O ano que finda também mostrou, com a criação das ouvidorias das seguradoras, o crescimento da conscientização e o grau de insatisfação dos consumidores, iniciando diálogo que permite a reparação de condutas equivocadas (30% das reclamações são procedentes na experiência de uma das maiores seguradoras em operação no país) e a identificação de zonas sem clareza nos documentos e técnicas utilizados na atividade seguradora (propostas, apólices etc.).
No plano judicial, após o vaivém da orientação jurisprudencial, que há uma década pendia para os segurados e nos últimos anos passou a flertar com a proteção das seguradoras, nota-se o surgimento de tendência ao agasalhamento das principais estruturas jurídicas atinentes aos contratos de seguro, o que pode conduzir ao reequilíbrio.

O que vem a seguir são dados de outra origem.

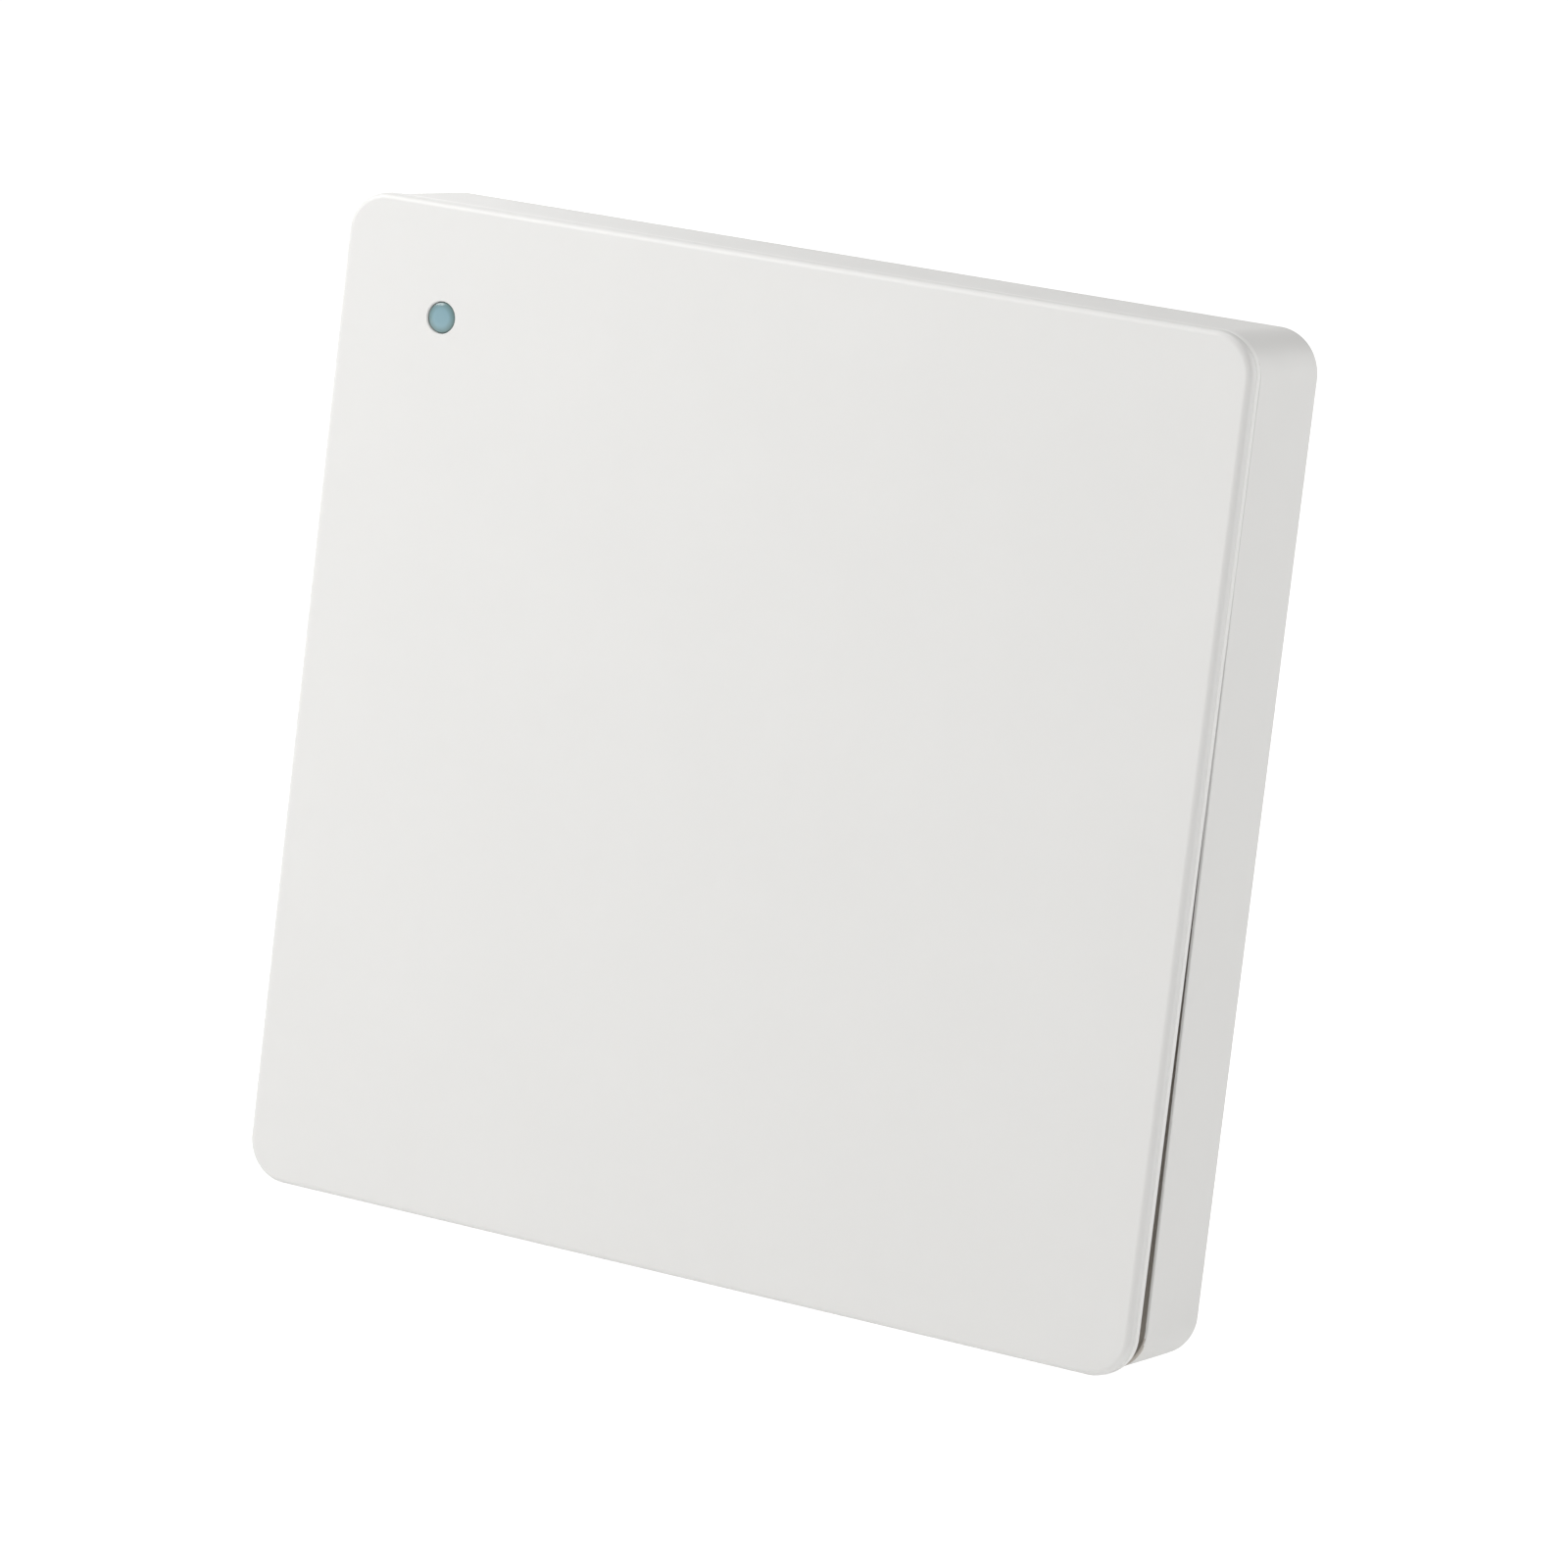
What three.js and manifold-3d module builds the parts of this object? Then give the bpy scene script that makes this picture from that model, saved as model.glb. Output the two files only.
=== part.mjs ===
// A battery wireless rocker panel for a standard 86 mm wall box: one big square rocker
// over a shallow housing, with its radio board, coin cell and clip-on wall plate.
// Frame: +X to the viewer's right, +Z up, the front looks along -Y and the wall is at y = 0.
// Depths are distances from the wall in mm, so a piece at depth d lies at y = -d.
import * as THREE from "three";
import { mergeVertices } from "three/addons/utils/BufferGeometryUtils.js";
import Module from "manifold-3d";

const wasm = await Module();
wasm.setup();

// ---- Driving dimensions ----

// outline
const panelWidth = 86;
const panelHeight = 86;
const panelCorner = 3.6;
const shellInset = 0.1; // the shell's walls stand this far inside the rocker's outline
const shellWall = 1.6;
const shellLip = 0.35; // the wall's thinner edge in front of the deck
const shellCorner = 3.8;

// clearances
const seatGap = 0.05; // between faces that rest on each other
const slipGap = 0.2; // between pieces that push together by hand
const hookGap = 0.3; // round a snap hook in its pocket or slot
const pinGap = 0.08; // between a pivot pin and its bore
const stemGap = 0.1; // between a switch's stem and its metal frame

// the stack from the wall to the front face
const wallPlateThickness = 1.8;
const shellRearStep = 0.15; // the wall plate stands this proud of the shell's rear edge
const cellRoom = 0.3; // behind the coin cell
const cellThickness = 3.2;
const contactRoom = 0.5; // between the coin cell and the board
const boardThickness = 1.0;
const boardStandoff = 0.5;
const deckThickness = 1.2;
const rockerGap = 0.25; // between the shell's front edge and the rocker
const carrierThickness = 0.7;
const coverThickness = 1.05;
const coverRound = 0.5;

// rocker motion
const pivotInset = 20; // from the top edge down to the pivot
const lowerEdgeTravel = 1.5;
const pinRadius = 1.1;
const pinLength = 2.4;
const pinStand = 0.15; // between the pin and the carrier's rear face
const pinFloor = 0.35; // between the pin and the deck
const earInset = 3.9; // from the panel's side to the ear's outer face
const earWidth = 2.2;
const earWall = 1.0; // above and below the bore
const earSnap = 0.2; // how far each lip of the ear's mouth reaches over the pin
const earFrontGap = 0.4; // between the ear and the carrier
const lugWidth = 2.2;
const lugWall = 0.4; // above and below the pin
const lugRearStep = 0.3; // the pin stands this far behind its lug

// ribs on the back of the rocker
const ribThickness = 1.0;
const ribHeight = 0.7;
const ribSpread = 18;
const rimInset = 2.6;
const rimCorner = 1.6;

// rocker hooks that stop the lower edge from swinging out
const catchSpread = 26;
const catchInset = 4;
const catchWidth = 4;
const catchThickness = 1.0;
const catchBarb = 0.7;
const catchRest = 0.1; // barb to deck at rest
const catchSlack = 0.4; // slot wall to the hook's outer face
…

A teoria do interesse plasmada no artigo 757 do Código Civil, por exemplo, foi recentemente prestigiada em acórdão do STJ relatado pela Ministra Nancy Andrighy (REsp 1613589, acórdão unânime de 18/12/2017), amainando o dogma segundo o qual a cobertura restringe-se aos casos em que há dano físico, como se veio tentando implantar nas apólices de riscos de engenharia e operacionais, entre outros: “a noção de interesse segurado pode ser ampliada para que o contrato de seguro possa desempenhar corretamente sua função nas mais diferentes situações”.

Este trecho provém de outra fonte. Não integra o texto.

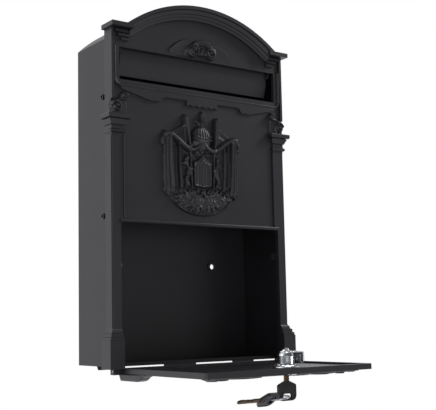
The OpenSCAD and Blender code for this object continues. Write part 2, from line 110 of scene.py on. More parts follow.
# ---------------------------------------------------------------------------------------
# Shader helpers
# ---------------------------------------------------------------------------------------


def linear(hex_colour: str) -> tuple[float, float, float, float]:
    """Turns an sRGB hex colour into linear RGBA.

    Args:
        hex_colour: Colour as "#rrggbb".

    Returns:
        Linear red, green, blue and an alpha of 1.
    """
    parts = [int(hex_colour[i : i + 2], 16) / 255 for i in (1, 3, 5)]
    channels = [c / 12.92 if c <= 0.04045 else ((c + 0.055) / 1.055) ** 2.4 for c in parts]
    return (*channels, 1.0)


def add_node(
    tree: bpy.types.NodeTree,
    kind: str,
    settings: Optional[dict[str, object]] = None,
    inputs: Optional[dict[str | int, object]] = None,
) -> bpy.types.Node:
    """Adds one shader node with its settings, socket values and links.

    Args:
        tree: Node tree that receives the node.
        kind: Blender's node type name.
        settings: Node properties by name.
        inputs: Socket values by name; a value that is a socket is linked instead.

    Returns:
        The new node.
    """
    node = tree.nodes.new(kind)
    for name, value in (settings or {}).items():
        setattr(node, name, value)
    for name, value in (inputs or {}).items():
        socket = node.inputs[name]
        if isinstance(value, bpy.types.NodeSocket):
            tree.links.new(value, socket)
        else:
            socket.default_value = value
    return node


def new_material(name: str) -> tuple[bpy.types.Material, bpy.types.NodeTree]:
    """Makes an empty node material.

    Args:
        name: Name of the material.

    Returns:
        The material and its node tree.
    """
    material = bpy.data.materials.new(name)
    material.use_nodes = True
    material.node_tree.nodes.clear()
    return material, material.node_tree


def object_coords(tree: bpy.types.NodeTree) -> bpy.types.NodeSocket:
    """Returns the object coordinates socket, in metres."""
    return add_node(tree, "ShaderNodeTexCoord").outputs["Object"]


def close_material(tree: bpy.types.NodeTree, inputs: dict[str, object]) -> None:
    """Ends a material with one Principled shader.

    Args:
        tree: Node tree of the material.
        inputs: Socket values or links of the shader.
    """
    shader = add_node(tree, "ShaderNodeBsdfPrincipled", inputs=inputs)
    add_node(tree, "ShaderNodeOutputMaterial", inputs={"Surface": shader.outputs["BSDF"]})


def per_metre(size_mm: float) -> float:
    """Returns the texture scale at which one cell measures size_mm."""
    return 1000.0 / size_mm


# ---------------------------------------------------------------------------------------
# Finishes
# ---------------------------------------------------------------------------------------


@dataclass(frozen=True)
class PowderCoat:
    """Polyester powder coat, sprayed and baked on aluminium and steel.

    It is satin and nearly black. The melted grains leave a fine orange peel, and the sprayed
    film is a little thicker and glossier in some patches than in others.
    """

    name: str = "powder_coat_satin_black"
    colour: str = "#221f23"
    thin_colour: str = "#2b282c"
    roughness: float = 0.40
    peel_mm: float = 1.1
    peel_depth_mm: float = 0.035
    cloud_mm: float = 60.0

    def build(self) -> bpy.types.Material:
        """Builds the material.

        Returns:
            The material.
        """
        material, tree = new_material(self.name)
        place = object_coords(tree)
        clouds = add_node(
            tree,
            "ShaderNodeTexNoise",
            inputs={"Vector": place, "Scale": per_metre(self.cloud_mm), "Detail": 4.0},
        )
        tint = add_node(
            tree,
            "ShaderNodeMix",
            settings={"data_type": "RGBA"},
            inputs={
                "Factor": clouds.outputs["Fac"],
                "A": linear(self.colour),
                "B": linear(self.thin_colour),
            },
        )
        gloss = add_node(
            tree,
            "ShaderNodeMapRange",
            inputs={
                "Value": clouds.outputs["Fac"],
                "To Min": self.roughness - 0.05,
                "To Max": self.roughness + 0.06,
            },
        )
        peel = add_node(
            tree,
            "ShaderNodeTexNoise",
            inputs={"Vector": place, "Scale": per_metre(self.peel_mm), "Detail": 2.0},
        )
        bump = add_node(
            tree,
            "ShaderNodeBump",
            inputs={
                "Strength": 0.5,
                "Distance": self.peel_depth_mm * MM,
                "Height": peel.outputs["Fac"],
            },
        )
        colour = next(s for s in tint.outputs if s.type == "RGBA")
        close_material(
            tree,
            {
                "Base Color": colour,
                "Roughness": gloss.outputs["Result"],
                "IOR": 1.5,
                "Normal": bump.outputs["Normal"],
            },
        )
        return material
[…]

Finalmente, no plano legislativo, o Brasil caminha a para sua primeira lei de contrato de seguro onde são bem resolvidas questões como as políticas discriminatórias de subscrição de riscos, a ação direta da vítima contra a seguradora, o ônus da prova das exclusões de riscos, a necessidade de ser concedida oportunidade para a purgação a mora dos segurados antes da suspensão da cobertura do seguro, a eliminação do agravamento de risco como fator prejudicial à cobertura dos seguros pessoais, a necessidade de garantir seguro com igual utilidade aos segurados que tenham envelhecido ou adoecido após longo período de contratação de seguro de vida e acidentes pessoais, a definição da ciência da negativa da seguradora como termo inicial dos prazos de prescrição, a incidência obrigatória da lei brasileira nas arbitragens, impondo-se sua sede no Brasil, e a publicação das decisões dos tribunais arbitrais em repositórios que permitam a propagação da experiência jurídica securitária no país.
O PLC 29/2017, nascido dos esforços iniciados no seio do Instituto Brasileiro de Direito do Seguro (IBDS), hoje conta com o apoio das entidades representativas dos consumidores, como Brasilcon e Idec, das entidades que representam as atividades empresariais, como CNI e Fiesp, da Comissão de Direito Securitário do Conselho Federal da Ordem dos Advogados do Brasil, assim como o apoio igualmente enfático do setor segurador, representado pela CNSeg, pela FENACOR e por inúmeros representantes do setor ressegurador brasileiro.
O primeiro semestre de 2018, independentemente das atividades eleitorais, será definidor dos grandes rumos para os setores de seguro e resseguro, aprimorando ou estagnando o importante instrumento de proteção das pessoas, das empresas e do desenvolvimento nacional.